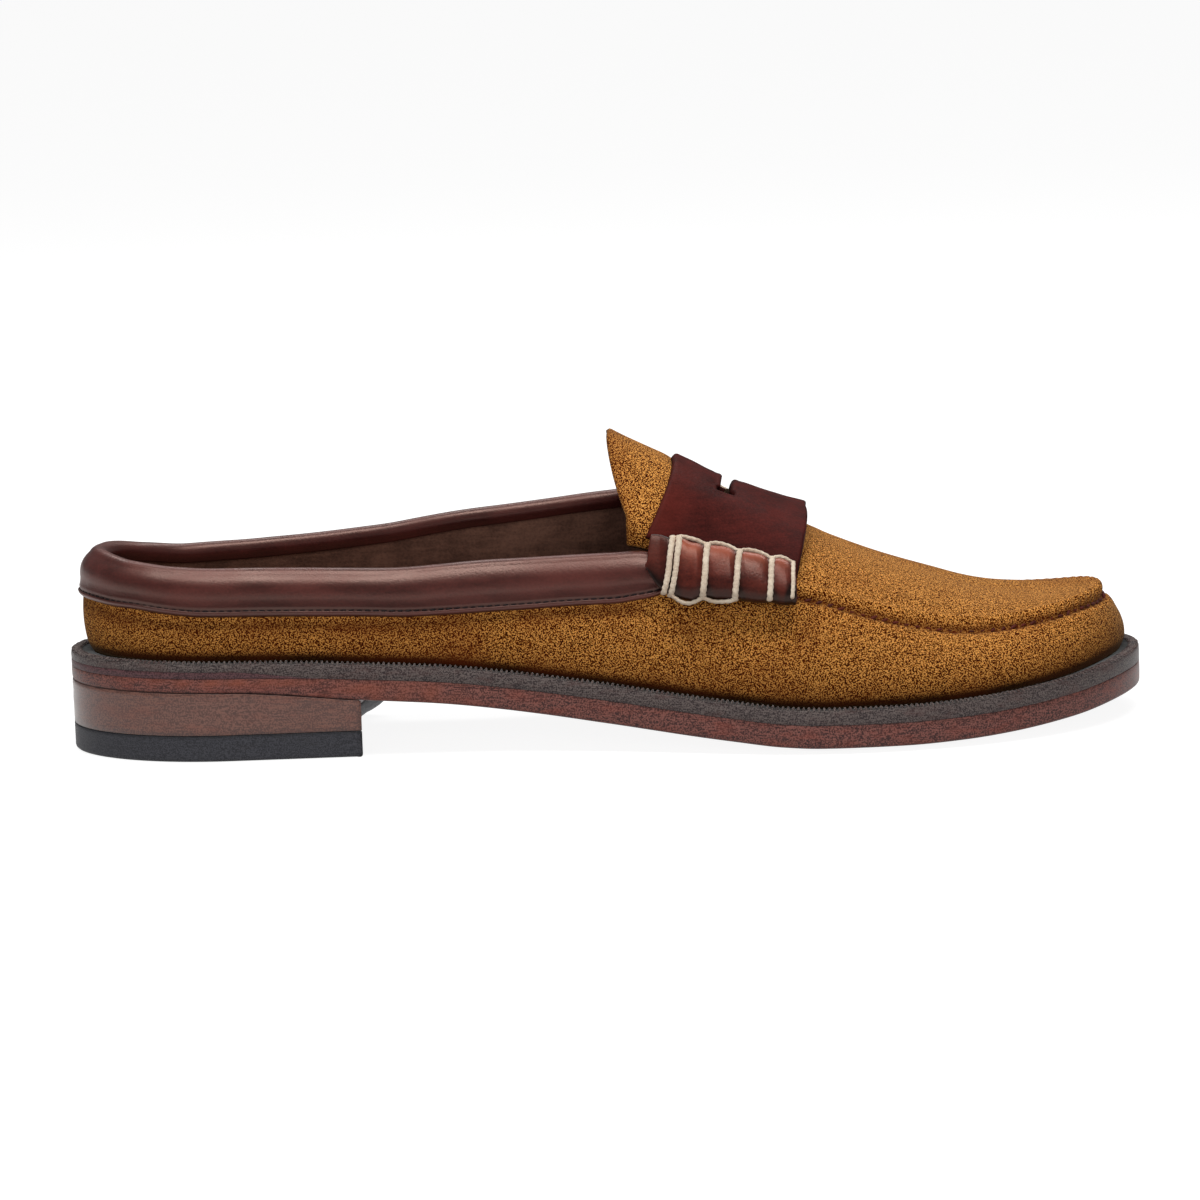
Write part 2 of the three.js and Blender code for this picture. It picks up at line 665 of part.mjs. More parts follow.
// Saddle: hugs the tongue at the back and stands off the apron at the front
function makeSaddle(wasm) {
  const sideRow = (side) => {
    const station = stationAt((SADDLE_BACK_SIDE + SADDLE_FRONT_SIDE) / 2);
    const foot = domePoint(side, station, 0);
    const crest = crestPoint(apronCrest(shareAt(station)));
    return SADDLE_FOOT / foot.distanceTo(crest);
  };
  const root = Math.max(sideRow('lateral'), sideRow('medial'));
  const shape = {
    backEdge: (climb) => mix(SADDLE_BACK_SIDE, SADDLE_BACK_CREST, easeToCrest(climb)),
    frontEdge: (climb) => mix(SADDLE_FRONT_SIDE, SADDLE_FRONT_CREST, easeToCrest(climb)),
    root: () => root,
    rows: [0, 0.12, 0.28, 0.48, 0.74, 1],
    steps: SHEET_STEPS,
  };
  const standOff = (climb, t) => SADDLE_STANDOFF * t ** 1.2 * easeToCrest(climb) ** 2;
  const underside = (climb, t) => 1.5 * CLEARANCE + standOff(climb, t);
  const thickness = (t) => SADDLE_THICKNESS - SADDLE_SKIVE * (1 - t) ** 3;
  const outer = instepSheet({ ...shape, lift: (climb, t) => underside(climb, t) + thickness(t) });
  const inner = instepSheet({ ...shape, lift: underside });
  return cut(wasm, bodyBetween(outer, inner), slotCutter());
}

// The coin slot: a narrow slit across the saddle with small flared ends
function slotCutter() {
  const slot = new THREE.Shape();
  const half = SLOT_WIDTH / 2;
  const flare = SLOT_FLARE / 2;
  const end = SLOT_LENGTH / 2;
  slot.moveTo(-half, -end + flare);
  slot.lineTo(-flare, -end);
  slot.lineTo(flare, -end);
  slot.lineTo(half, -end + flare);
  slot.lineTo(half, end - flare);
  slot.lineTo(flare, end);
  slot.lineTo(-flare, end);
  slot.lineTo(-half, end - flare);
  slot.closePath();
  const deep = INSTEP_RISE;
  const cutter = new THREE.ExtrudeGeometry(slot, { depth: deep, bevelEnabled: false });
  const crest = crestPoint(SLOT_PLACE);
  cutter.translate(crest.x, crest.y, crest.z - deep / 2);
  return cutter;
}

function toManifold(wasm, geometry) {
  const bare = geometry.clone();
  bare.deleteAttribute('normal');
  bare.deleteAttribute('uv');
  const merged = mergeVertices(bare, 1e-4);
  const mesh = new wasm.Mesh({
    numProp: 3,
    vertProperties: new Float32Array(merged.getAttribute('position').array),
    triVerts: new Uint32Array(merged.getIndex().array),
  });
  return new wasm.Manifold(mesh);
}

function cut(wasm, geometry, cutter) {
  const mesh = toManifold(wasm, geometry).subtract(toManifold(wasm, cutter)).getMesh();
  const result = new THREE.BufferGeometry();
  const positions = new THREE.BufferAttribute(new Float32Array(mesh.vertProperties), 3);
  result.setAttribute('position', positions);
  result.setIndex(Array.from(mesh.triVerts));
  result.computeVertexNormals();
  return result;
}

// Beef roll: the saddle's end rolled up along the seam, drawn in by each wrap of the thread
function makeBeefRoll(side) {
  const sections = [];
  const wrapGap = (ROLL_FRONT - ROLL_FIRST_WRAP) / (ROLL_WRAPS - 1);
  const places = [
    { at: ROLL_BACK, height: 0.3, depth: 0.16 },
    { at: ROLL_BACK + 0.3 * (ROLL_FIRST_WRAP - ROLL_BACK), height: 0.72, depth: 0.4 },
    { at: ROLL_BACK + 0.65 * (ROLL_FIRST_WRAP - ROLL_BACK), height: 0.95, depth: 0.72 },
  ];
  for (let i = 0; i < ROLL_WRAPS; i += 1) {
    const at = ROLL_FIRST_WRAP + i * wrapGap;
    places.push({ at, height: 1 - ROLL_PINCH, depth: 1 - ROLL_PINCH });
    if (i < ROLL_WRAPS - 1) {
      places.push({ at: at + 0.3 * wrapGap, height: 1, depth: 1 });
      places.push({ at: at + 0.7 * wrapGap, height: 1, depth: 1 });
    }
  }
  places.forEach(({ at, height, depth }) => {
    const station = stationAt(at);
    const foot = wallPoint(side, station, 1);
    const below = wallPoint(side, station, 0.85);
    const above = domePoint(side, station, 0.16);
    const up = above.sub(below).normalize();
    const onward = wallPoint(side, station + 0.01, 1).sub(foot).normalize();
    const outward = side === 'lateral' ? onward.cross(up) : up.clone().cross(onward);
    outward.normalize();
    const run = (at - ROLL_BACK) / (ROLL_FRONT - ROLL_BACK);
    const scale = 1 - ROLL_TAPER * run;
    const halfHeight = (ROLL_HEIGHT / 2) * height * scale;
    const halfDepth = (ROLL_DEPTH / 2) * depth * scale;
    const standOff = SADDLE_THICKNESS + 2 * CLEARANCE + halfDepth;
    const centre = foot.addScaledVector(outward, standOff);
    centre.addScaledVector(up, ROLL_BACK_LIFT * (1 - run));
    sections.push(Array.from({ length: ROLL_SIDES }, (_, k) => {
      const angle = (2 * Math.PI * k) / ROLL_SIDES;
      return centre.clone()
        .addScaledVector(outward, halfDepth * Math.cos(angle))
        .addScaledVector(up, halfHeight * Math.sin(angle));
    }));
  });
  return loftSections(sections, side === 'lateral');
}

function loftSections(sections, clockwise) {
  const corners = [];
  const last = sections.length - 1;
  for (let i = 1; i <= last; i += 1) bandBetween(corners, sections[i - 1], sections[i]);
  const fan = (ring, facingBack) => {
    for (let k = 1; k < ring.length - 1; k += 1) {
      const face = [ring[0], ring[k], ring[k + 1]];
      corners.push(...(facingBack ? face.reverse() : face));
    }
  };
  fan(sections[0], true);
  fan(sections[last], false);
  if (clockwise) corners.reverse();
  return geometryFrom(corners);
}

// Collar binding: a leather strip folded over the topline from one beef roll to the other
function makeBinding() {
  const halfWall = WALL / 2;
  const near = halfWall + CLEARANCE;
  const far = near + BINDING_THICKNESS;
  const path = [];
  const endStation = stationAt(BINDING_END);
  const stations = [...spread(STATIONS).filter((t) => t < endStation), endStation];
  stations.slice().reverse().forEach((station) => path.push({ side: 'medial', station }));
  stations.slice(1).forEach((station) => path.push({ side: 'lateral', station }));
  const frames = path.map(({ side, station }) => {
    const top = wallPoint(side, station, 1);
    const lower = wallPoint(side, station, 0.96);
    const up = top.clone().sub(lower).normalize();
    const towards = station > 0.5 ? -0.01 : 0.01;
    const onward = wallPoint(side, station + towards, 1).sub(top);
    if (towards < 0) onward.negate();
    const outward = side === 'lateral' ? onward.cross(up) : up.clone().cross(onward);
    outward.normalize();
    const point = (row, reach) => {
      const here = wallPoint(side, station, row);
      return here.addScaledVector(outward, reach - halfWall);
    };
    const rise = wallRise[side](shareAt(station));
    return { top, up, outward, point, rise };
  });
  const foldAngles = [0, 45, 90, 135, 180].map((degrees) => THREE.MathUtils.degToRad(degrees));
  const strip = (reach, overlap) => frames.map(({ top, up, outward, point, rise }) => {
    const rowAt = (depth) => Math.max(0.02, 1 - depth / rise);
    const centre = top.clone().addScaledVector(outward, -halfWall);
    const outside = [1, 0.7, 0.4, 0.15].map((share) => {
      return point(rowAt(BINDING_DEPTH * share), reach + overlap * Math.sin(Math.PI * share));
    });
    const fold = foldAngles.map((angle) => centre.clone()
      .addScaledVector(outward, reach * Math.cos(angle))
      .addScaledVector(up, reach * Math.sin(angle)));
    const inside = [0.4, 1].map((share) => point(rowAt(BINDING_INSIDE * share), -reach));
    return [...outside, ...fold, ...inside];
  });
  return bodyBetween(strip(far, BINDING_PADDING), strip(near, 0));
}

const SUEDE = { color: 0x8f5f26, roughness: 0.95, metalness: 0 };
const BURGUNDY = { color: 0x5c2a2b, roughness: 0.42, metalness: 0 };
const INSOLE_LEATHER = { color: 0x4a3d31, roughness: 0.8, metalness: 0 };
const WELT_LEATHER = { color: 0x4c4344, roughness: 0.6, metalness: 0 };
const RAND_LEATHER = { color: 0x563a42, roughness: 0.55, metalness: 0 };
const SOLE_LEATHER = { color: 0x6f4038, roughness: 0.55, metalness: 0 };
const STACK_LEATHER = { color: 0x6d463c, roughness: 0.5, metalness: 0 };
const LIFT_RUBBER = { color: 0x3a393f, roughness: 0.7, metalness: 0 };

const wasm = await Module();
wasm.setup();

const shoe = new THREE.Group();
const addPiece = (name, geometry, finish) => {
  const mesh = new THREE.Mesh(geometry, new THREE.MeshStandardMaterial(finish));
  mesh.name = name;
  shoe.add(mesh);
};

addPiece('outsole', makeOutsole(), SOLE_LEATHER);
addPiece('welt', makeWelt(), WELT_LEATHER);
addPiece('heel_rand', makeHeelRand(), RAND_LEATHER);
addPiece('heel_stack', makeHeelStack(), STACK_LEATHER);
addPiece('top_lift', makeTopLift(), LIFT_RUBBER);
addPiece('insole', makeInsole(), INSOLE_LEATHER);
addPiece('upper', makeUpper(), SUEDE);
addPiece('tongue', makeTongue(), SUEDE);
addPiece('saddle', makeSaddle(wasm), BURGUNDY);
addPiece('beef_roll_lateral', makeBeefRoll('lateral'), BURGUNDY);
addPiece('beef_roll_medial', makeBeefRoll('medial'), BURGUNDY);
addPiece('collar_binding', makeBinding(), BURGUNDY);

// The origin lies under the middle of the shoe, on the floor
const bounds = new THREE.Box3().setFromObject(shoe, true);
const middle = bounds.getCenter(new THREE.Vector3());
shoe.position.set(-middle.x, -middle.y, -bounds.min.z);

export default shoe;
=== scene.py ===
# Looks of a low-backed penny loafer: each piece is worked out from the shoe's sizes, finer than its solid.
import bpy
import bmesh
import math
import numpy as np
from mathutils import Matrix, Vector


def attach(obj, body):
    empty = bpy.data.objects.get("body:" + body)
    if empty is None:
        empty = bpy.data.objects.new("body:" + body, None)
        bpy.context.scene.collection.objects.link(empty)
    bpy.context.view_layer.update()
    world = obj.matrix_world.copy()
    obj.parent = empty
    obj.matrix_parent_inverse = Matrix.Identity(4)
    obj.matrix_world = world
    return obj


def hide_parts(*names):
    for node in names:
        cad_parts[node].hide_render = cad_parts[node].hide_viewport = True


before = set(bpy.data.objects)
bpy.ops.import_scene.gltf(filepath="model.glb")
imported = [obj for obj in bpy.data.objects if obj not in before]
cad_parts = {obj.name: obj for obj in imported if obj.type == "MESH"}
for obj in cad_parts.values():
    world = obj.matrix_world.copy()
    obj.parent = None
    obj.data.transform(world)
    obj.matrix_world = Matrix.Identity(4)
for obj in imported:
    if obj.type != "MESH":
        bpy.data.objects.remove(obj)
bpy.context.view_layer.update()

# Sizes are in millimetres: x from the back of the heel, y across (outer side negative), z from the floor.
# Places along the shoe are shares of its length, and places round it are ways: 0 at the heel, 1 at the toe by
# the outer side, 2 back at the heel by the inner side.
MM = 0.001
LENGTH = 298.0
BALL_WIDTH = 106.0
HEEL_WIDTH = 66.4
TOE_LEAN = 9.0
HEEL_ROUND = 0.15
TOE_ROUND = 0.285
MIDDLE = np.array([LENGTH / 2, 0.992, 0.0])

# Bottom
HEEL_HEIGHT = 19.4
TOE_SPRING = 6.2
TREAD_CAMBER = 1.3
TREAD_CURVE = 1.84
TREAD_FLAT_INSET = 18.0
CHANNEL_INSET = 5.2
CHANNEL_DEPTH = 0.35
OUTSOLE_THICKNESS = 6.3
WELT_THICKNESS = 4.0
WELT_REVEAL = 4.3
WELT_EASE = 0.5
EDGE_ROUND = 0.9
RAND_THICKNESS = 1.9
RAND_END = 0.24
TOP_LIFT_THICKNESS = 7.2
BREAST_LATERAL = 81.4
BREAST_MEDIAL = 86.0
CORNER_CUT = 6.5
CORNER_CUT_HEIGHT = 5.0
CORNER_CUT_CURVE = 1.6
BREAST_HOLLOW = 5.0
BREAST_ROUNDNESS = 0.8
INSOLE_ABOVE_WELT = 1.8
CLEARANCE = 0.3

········

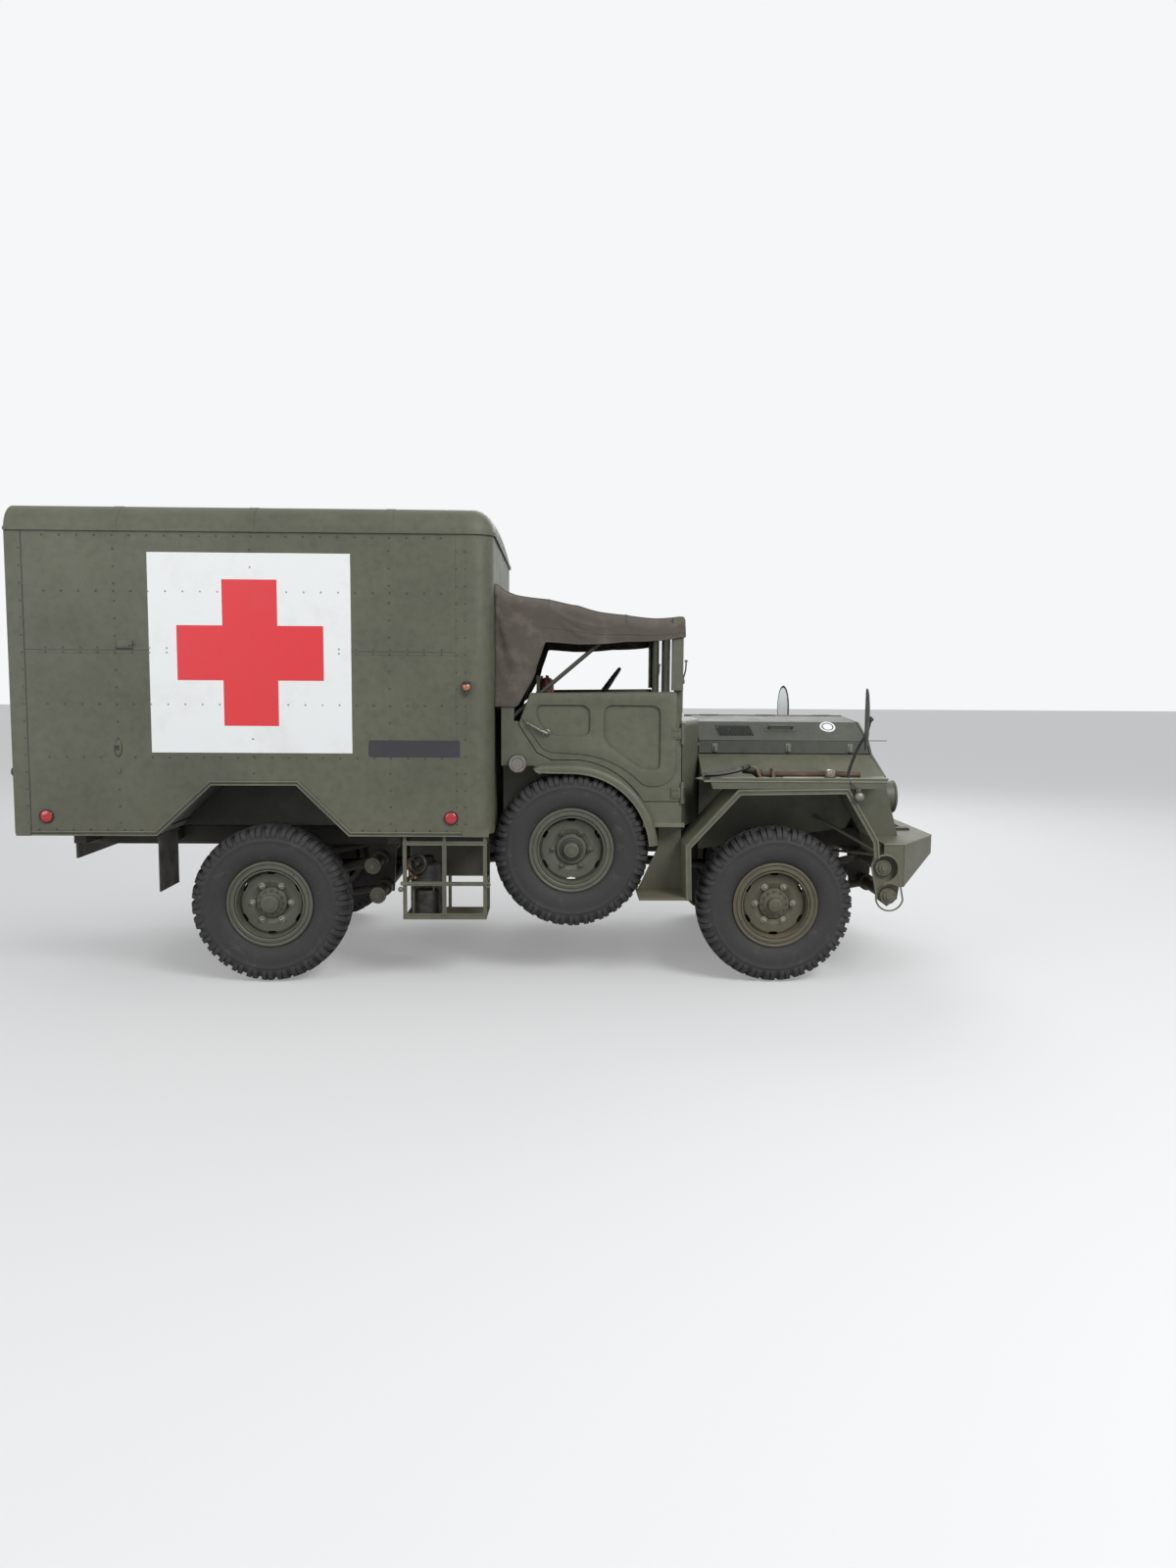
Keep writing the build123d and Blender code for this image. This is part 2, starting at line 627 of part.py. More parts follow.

········

THE PROBLEM => Among the records above, extract exactly the lines from the line with "if empty is" to the line with "imported = [obj", both lines included, and leave out the rest.

SOLUTION FOR THIS PROBLEM =>
    if empty is None:
        empty = bpy.data.objects.new("body:" + body, None)
        bpy.context.scene.collection.objects.link(empty)
    bpy.context.view_layer.update()
    world = obj.matrix_world.copy()
    obj.parent = empty
    obj.matrix_parent_inverse = Matrix.Identity(4)
    obj.matrix_world = world
    return obj


def hide_parts(*names):
    for node in names:
        cad_parts[node].hide_render = cad_parts[node].hide_viewport = True


before = set(bpy.data.objects)
bpy.ops.import_scene.gltf(filepath="model.glb")
imported = [obj for obj in bpy.data.objects if obj not in before]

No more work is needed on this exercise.